A well-preserved mummy discovered 48 years ago in a former church in the Swiss city of Basel very likely contracted a rare and previously unknown bacterial infection, according to a new study.
The previous suspicion of syphilis could not be confirmed.
The research team led by anthropologist Gerhard Hotz from the Natural History Museum in Basel and Mohamed Sarhan from the Institute for Mummies Studies in Bolzano (Italy) wanted to detect the DNA of the bacterial pathogen that causes syphilis by means of molecular genetic analyses, a statement from the Natural History Museum in Basel said on Tuesday.
Instead, the archaeogeneticists found a high concentration of a previously unknown, non-tuberculous species of mycobacterium in the tissue samples of the mummy’s brain. This bacterium belongs to a group which includes the pathogens of leprosy and tuberculosis.

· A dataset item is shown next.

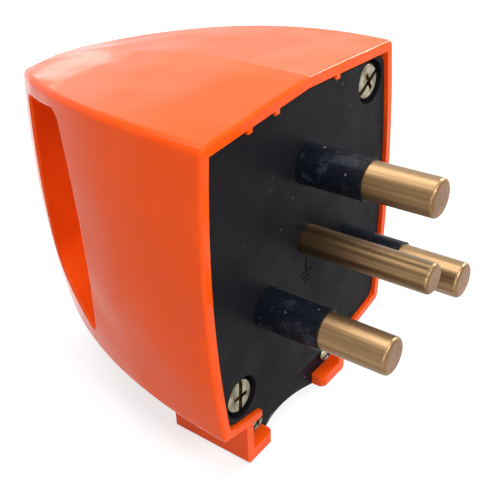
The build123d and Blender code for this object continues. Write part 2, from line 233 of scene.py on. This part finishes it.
def black_plate_plastic():
    """Matt black plastic with the fine grain of a spark-eroded mould and a little dust."""
    s = Shader("black_plate_plastic")
    grain = s.noise(2200, detail=4, roughness=0.7)
    colour = s.blend(grain, plate_black, plate_grain)
    s.drive("Base Color", s.blend(s.specks(900), colour, plate_dust))
    s.drive("Roughness", s.remap(s.noise(180, detail=3), 0.3, 0.7, 0.36, 0.56))
    s.set(IOR=1.45, Specular_IOR_Level=0.04)
    s.bump(s.noise(1800, detail=4, roughness=0.6), depth=0.03 * mm, strength=0.6)
    return s.material


def black_sleeve_plastic():
    """Smooth black plastic with faint drag lines along the pin, pale patches that are partly scuff
    marks and partly a painted sheen, and small nicks.
    """
    s = Shader("black_sleeve_plastic")
    drag = s.lines((200, 1800, 1800), detail=3, roughness=0.6)
    # Patches that are partly scuff marks and partly a painted sheen
    scuffs_and_sheen = s.remap(s.noise(420, detail=5, roughness=0.7), 0.52, 0.75)
    colour = s.blend(drag, sleeve_black, sleeve_line)
    colour = s.blend(scuffs_and_sheen, colour, sleeve_scuff_and_sheen)
    s.drive("Base Color", s.blend(s.specks(1500), colour, sleeve_nick))
    s.drive("Roughness", s.remap(drag, 0.3, 0.7, 0.24, 0.34))
    s.set(IOR=1.5, Specular_IOR_Level=0.06)
    s.bump(s.noise(700, detail=2), depth=0.01 * mm, strength=0.5)
    return s.material


def pin_brass(name, furrow):
    """Brushed brass: broad and fine lines along the pins, plain scratched ends."""
    s = Shader(name)
    end = s.remap(s.facing("X"), 0.7, 0.9)
    fine = s.lines((90, 5200, 5200), detail=4, roughness=0.65)
    broad = s.remap(s.lines((22, 1500, 1500), detail=3, roughness=0.6), 0.38, 0.62)
    tarnish = s.remap(s.noise(260, detail=4), 0.35, 0.7)
    worn = s.blend(tarnish, brass_worn, brass_tarnished)
    brushed = s.blend(broad, furrow, s.blend(fine, worn, brass_bright))
    tip = s.blend(tarnish, brass_tip_worn, brass_tip_tarnished)
    s.drive("Base Color", s.blend(end, brushed, tip))
    s.drive("Roughness", s.remap(broad, 0.0, 1.0, 0.44, 0.34))
    s.set(Metallic=1.0)
    s.bump(s.faded(fine, end), depth=0.01 * mm, strength=0.6)
    s.bump(s.faded(broad, end), depth=0.02 * mm, strength=0.4)
    return s.material


def screw_steel(name, head_front=None):
    """Yellow-passivated steel, with painted shade in the recess of a head whose front is given."""
    s = Shader(name)
    stains = s.remap(s.noise(700, detail=3), 0.35, 0.65)
    colour = s.blend(stains, steel_stained, steel_bright)
    if head_front is not None:
        # Painted shade, darker the deeper the point lies below the head's front
        way_out = s.part(s.place, "X")
        depth = s.remap(way_out, head_front - recess_dark, head_front - recess_begins, 1.0, 0.0)
        colour = s.blend(depth, colour, painted_recess_shade)
    s.drive("Base Color", colour)
    s.drive("Roughness", s.remap(stains, 0.0, 1.0, 0.36, 0.2))
    s.set(Metallic=1.0)
    s.bump(s.lines((900, 2600, 900), detail=3, roughness=0.6), depth=0.01 * mm, strength=0.5)
    return s.material


def inner_plastic():
    """Plain grey insulating plastic of the inner retainer."""
    s = Shader("inner_plastic")
    s.drive("Base Color", s.blend(s.noise(900, detail=3), retainer_dark, retainer_light))
    s.drive("Roughness", s.remap(s.noise(600, detail=3), 0.3, 0.7, 0.4, 0.55))
    s.bump(s.noise(1400, detail=3), depth=0.02 * mm, strength=0.5)
    return s.material


def named(*starts):
    """The nodes whose names begin in one of these ways."""
    return [name for name in nodes if name.startswith(starts)]


def clad(names, material):
    """Gives nodes one material."""
    for name in names:
        node = nodes[name]
        node.data.materials.clear()
        node.data.materials.append(material)


def dress_nodes():
    """Every solid gets its finish."""
    clad(["housing"], orange_plastic())
    clad(["front_plate", "cord_clamp"], black_plate_plastic())
    clad(named("pin_sleeve"), black_sleeve_plastic())
    clad(["earth_pin"], pin_brass("earth_brass", earth_pin_furrow))
    clad(named("phase_pin", "plate_insert"), pin_brass("phase_brass", phase_pin_furrow))
    for kind in ("plate_screw", "clamp_screw"):
        screws = named(kind)
        clad(screws, screw_steel(kind + "_steel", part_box(screws[0])[1].x))
    clad(named("terminal_screw", "retainer_screw"), screw_steel("inner_steel"))
    clad(["pin_retainer"], inner_plastic())


def add_object(name, points, faces):
    """A new mesh object in the scene."""
    mesh = bpy.data.meshes.new(name)
    mesh.from_pydata(points, [], faces)
    thing = bpy.data.objects.new(name, mesh)
    bpy.context.scene.collection.objects.link(thing)
    return thing


def raised_stroke(start, end):
    """Eight corners and six faces of one raised stroke, a little smaller at its top."""
    a = Vector((0, *start)) * mm
    b = Vector((0, *end)) * mm
    along = (b - a).normalized() * mark_stroke * mm / 2
    across = along.cross(Vector((1, 0, 0)))
    corners = [a - along - across, a - along + across, b + along + across, b + along - across]
    middle = (a + b) / 2
    root = Vector((-mark_root * mm, 0, 0))
    top = Vector((mark_height * mm, 0, 0))
    inset = mark_stroke * mark_draft * mm
    foot = [corner + root for corner in corners]
    crown = [corner - (corner - middle).normalized() * inset + top for corner in corners]
    faces = [(3, 2, 1, 0), (4, 5, 6, 7), (0, 1, 5, 4), (1, 2, 6, 5), (2, 3, 7, 6), (3, 0, 4, 7)]
    return foot + crown, faces


def earth_mark():
    """Raised earth sign below the middle pin, moulded with the plate."""
    points, faces = [], []
    for start, end in mark_strokes:
        new_points, new_faces = raised_stroke(start, end)
        faces += [tuple(i + len(points) for i in face) for face in new_faces]
        points += new_points
    mark = add_object("earth_mark", points, faces)
    mark.data.materials.append(nodes["front_plate"].data.materials[0])
    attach(mark, "root")


def seen_directly(tree):
    """1 for camera, glossy and transmission rays, otherwise 0."""
    path = tree.nodes.new("ShaderNodeLightPath")
    total = path.outputs["Is Camera Ray"]
    for name in ("Is Glossy Ray", "Is Transmission Ray"):
        both = tree.nodes.new("ShaderNodeMath")
        both.operation = "MAXIMUM"
        tree.links.new(total, both.inputs[0])
        tree.links.new(path.outputs[name], both.inputs[1])
        total = both.outputs["Value"]
    return total


def grey_diffuse(tree, level):
    """A plain matt grey."""
    node = tree.nodes.new("ShaderNodeBsdfDiffuse")
    node.inputs["Color"].default_value = (level, level, level, 1)
    return node.outputs[0]


def floor_material():
    """Grey paper for the light it sends back, near white with shadows where it is seen."""
    material = bpy.data.materials.new("floor_paper")
    material.use_nodes = True
    tree = material.node_tree
    tree.nodes.clear()
    output = tree.nodes.new("ShaderNodeOutputMaterial")
    glow = tree.nodes.new("ShaderNodeEmission")
    glow.inputs["Strength"].default_value = floor_glow
    seen = tree.nodes.new("ShaderNodeAddShader")
    tree.links.new(glow.outputs[0], seen.inputs[0])
    tree.links.new(grey_diffuse(tree, floor_veil), seen.inputs[1])
    mix = tree.nodes.new("ShaderNodeMixShader")
    tree.links.new(seen_directly(tree), mix.inputs[0])
    tree.links.new(grey_diffuse(tree, floor_paper), mix.inputs[1])
    tree.links.new(seen.outputs[0], mix.inputs[2])
    tree.links.new(mix.outputs[0], output.inputs["Surface"])
    return material


def make_floor():
    """Pale floor under the plug."""
    half = floor_size / 2
    corners = [(x * half, y * half, floor_height) for x, y in ((-1, -1), (1, -1), (1, 1), (-1, 1))]
    floor = add_object("floor", corners, [(0, 1, 2, 3)])
    floor.data.materials.append(floor_material())


def make_world():
    """Even grey daylight that is white where it is seen directly."""
    world = bpy.data.worlds.new("studio")
    bpy.context.scene.world = world
    world.use_nodes = True
    tree = world.node_tree
    background = tree.nodes["Background"]
    background.inputs["Color"].default_value = (1, 1, 1, 1)
    level = tree.nodes.new("ShaderNodeMapRange")
    level.inputs["To Min"].default_value = world_level
    level.inputs["To Max"].default_value = world_seen
    tree.links.new(seen_directly(tree), level.inputs["Value"])
    tree.links.new(level.outputs["Result"], background.inputs["Strength"])


def make_lamps():
    """Softboxes aimed at the plug."""
    for name, lamp in lamps.items():
        data = bpy.data.lights.new(name, "AREA")
        data.shape = "RECTANGLE"
        data.size, data.size_y = lamp["size"]
        data.energy = lamp["watts"]
        light = bpy.data.objects.new(name, data)
        light.location = lamp["place"]
        light.rotation_mode = "QUATERNION"
        light.rotation_quaternion = (-Vector(lamp["place"])).to_track_quat("-Z", "Y")
        bpy.context.scene.collection.objects.link(light)


def make_camera():
    """Camera at the photograph's place and angle."""
    azimuth = math.radians(camera_azimuth)
    elevation = math.radians(camera_elevation)
    roll = math.radians(camera_roll)
    level = math.cos(elevation)
    back = Vector((math.sin(azimuth) * level, -math.cos(azimuth) * level, math.sin(elevation)))
    flat_right = Vector((math.cos(azimuth), math.sin(azimuth), 0))
    right = flat_right * math.cos(roll) + back.cross(flat_right) * math.sin(roll)
    up = back.cross(right)
    turn = Matrix((right, up, back)).transposed().to_4x4()
    data = bpy.data.cameras.new("camera")
    data.sensor_width = camera_sensor
    data.lens = camera_lens
    data.shift_x, data.shift_y = camera_shift
    data.clip_start = camera_nearest
    camera = bpy.data.objects.new("camera", data)
    camera.matrix_world = Matrix.Translation(camera_place) @ turn
    bpy.context.scene.collection.objects.link(camera)
    bpy.context.scene.camera = camera


dress_nodes()
earth_mark()
make_floor()
make_world()
make_lamps()
make_camera()
bpy.context.scene.view_settings.view_transform = "Standard"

The results of the study were recently published in the scientific journal BMC Biology.
The body, found in 1975, is that of 67-year-old Anna Catharina Bischoff, who was born in 1719 in Strasbourg, France, and died in 1787 in Basel. She is believed to be a great-great-great-great-great-great-great grandmother of the former British prime minister, Boris Johnson, according to researchers.
The mummy was buried in the family tomb of Isaak Bischoff, a hospital director in 17th-century Basel, in the city’s Barfüsser church. Its identity had eluded researchers for decades.